» Given task
Write the material out again exactly as it stands.
[START Given data]
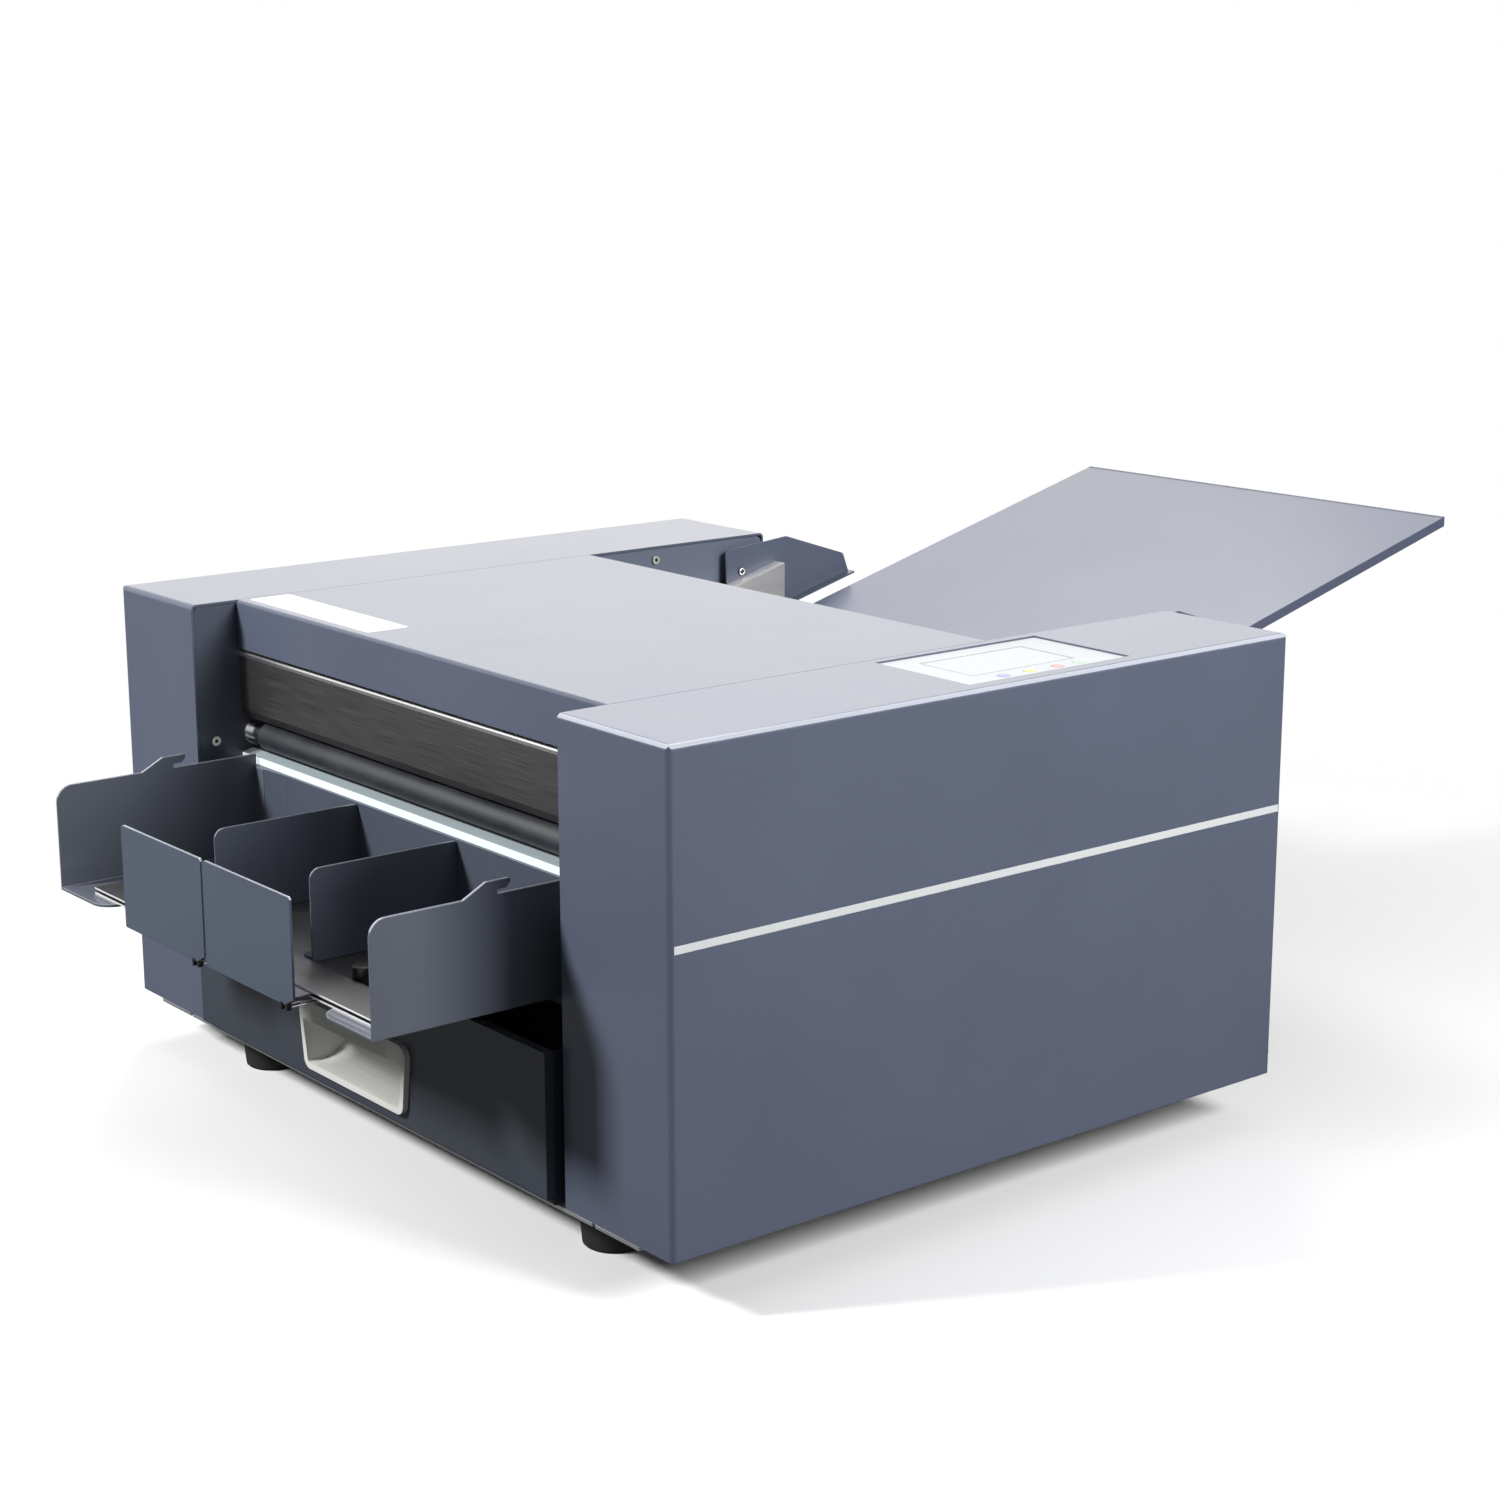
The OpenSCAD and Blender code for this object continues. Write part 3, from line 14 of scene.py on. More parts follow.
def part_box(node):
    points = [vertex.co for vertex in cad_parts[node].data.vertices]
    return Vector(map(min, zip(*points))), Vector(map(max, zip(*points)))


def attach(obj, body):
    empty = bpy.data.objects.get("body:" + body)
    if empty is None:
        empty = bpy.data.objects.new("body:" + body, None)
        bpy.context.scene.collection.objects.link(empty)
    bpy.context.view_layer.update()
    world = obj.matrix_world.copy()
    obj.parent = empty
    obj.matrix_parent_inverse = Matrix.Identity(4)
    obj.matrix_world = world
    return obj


MM = 0.001
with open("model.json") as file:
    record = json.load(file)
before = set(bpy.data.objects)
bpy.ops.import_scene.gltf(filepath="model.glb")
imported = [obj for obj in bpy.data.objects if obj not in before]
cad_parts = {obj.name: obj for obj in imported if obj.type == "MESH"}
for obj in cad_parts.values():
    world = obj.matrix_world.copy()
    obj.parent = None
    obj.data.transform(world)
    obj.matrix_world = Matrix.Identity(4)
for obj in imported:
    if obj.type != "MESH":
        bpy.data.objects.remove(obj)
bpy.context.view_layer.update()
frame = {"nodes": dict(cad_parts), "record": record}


def span(node):
    """Lowest and highest corner of a CAD node, in millimetres."""
    low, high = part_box(node)
    return Vector(low) / MM, Vector(high) / MM


# ---------------------------------------------------------------- materials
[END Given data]
» Answer in full
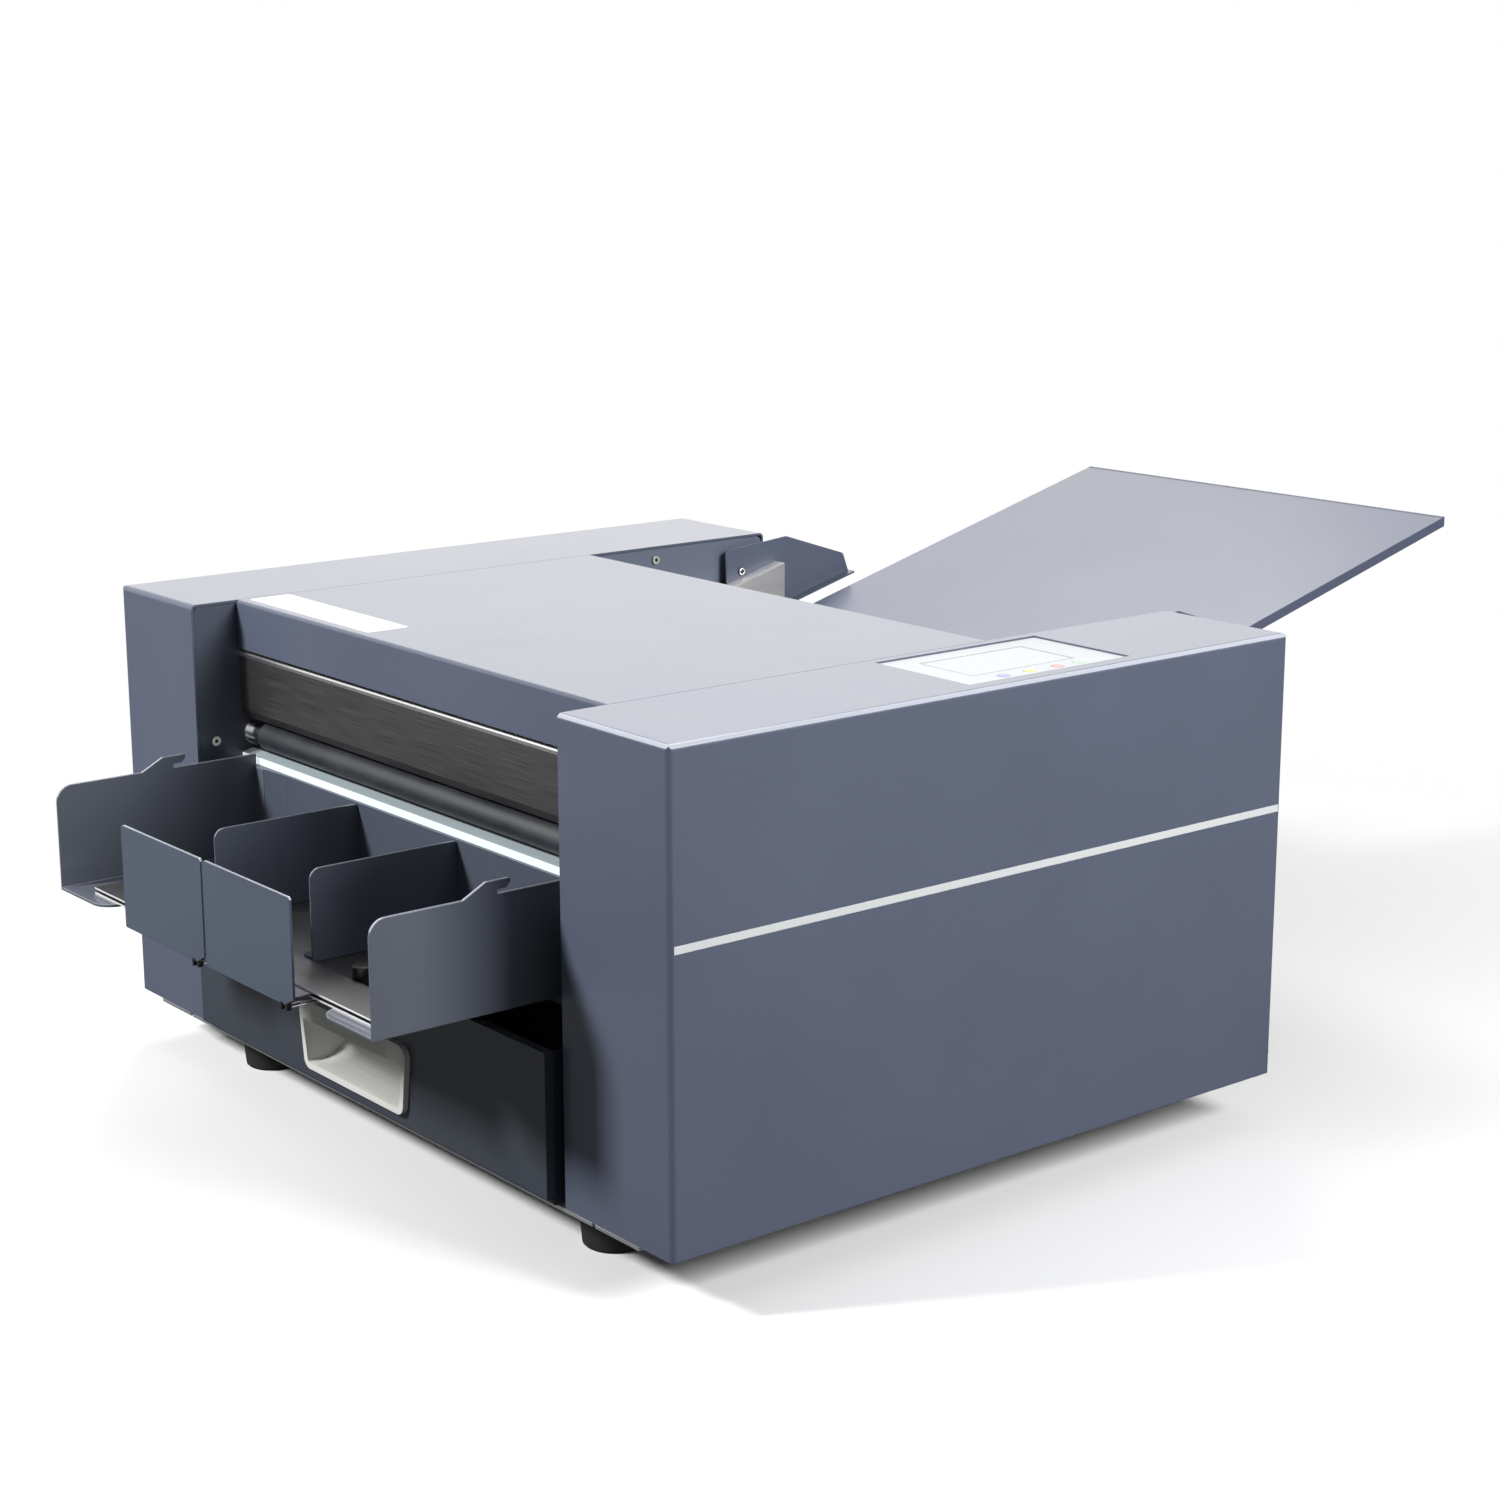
The OpenSCAD and Blender code for this object continues. Write part 3, from line 14 of scene.py on. More parts follow.
def part_box(node):
    points = [vertex.co for vertex in cad_parts[node].data.vertices]
    return Vector(map(min, zip(*points))), Vector(map(max, zip(*points)))


def attach(obj, body):
    empty = bpy.data.objects.get("body:" + body)
    if empty is None:
        empty = bpy.data.objects.new("body:" + body, None)
        bpy.context.scene.collection.objects.link(empty)
    bpy.context.view_layer.update()
    world = obj.matrix_world.copy()
    obj.parent = empty
    obj.matrix_parent_inverse = Matrix.Identity(4)
    obj.matrix_world = world
    return obj


MM = 0.001
with open("model.json") as file:
    record = json.load(file)
before = set(bpy.data.objects)
bpy.ops.import_scene.gltf(filepath="model.glb")
imported = [obj for obj in bpy.data.objects if obj not in before]
cad_parts = {obj.name: obj for obj in imported if obj.type == "MESH"}
for obj in cad_parts.values():
    world = obj.matrix_world.copy()
    obj.parent = None
    obj.data.transform(world)
    obj.matrix_world = Matrix.Identity(4)
for obj in imported:
    if obj.type != "MESH":
        bpy.data.objects.remove(obj)
bpy.context.view_layer.update()
frame = {"nodes": dict(cad_parts), "record": record}


def span(node):
    """Lowest and highest corner of a CAD node, in millimetres."""
    low, high = part_box(node)
    return Vector(low) / MM, Vector(high) / MM


# ---------------------------------------------------------------- materials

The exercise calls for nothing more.